* [DATA EXCERPT]:
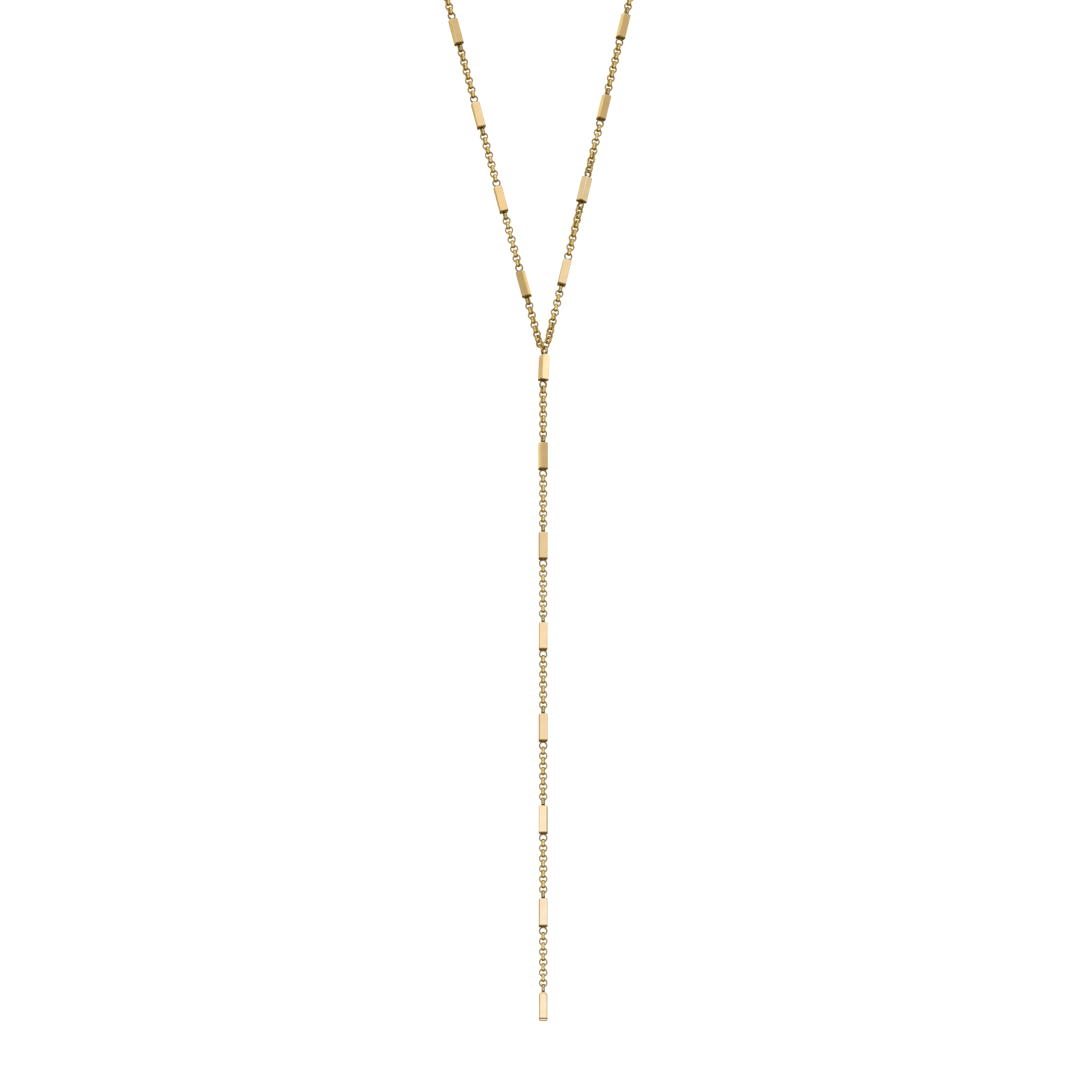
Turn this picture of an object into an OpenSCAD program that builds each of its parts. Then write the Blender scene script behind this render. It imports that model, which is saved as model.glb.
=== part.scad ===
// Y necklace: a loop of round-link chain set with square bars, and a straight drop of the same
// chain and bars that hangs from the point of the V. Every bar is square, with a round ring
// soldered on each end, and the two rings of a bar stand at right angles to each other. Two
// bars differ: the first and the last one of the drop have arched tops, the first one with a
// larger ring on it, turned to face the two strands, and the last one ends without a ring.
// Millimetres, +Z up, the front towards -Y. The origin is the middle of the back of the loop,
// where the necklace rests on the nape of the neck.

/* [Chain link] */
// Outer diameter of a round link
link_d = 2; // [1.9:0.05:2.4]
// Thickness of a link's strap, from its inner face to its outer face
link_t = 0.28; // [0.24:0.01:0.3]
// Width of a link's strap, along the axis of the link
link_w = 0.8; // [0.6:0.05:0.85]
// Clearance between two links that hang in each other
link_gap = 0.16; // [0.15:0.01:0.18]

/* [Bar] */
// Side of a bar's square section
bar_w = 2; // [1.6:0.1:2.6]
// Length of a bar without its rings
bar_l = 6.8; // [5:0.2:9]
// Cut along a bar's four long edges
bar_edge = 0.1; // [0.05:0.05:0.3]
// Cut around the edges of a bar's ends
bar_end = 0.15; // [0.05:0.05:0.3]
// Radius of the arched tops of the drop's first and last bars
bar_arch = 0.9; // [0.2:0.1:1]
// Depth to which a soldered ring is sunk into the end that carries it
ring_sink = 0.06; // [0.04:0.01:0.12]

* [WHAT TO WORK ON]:
Report all lines of the material that contain the word "each".

* [FINAL RESULT]:
Turn this picture of an object into an OpenSCAD program that builds each of its parts. Then write the Blender scene script behind this render. It imports that model, which is saved as model.glb.
// soldered on each end, and the two rings of a bar stand at right angles to each other. Two
// Clearance between two links that hang in each other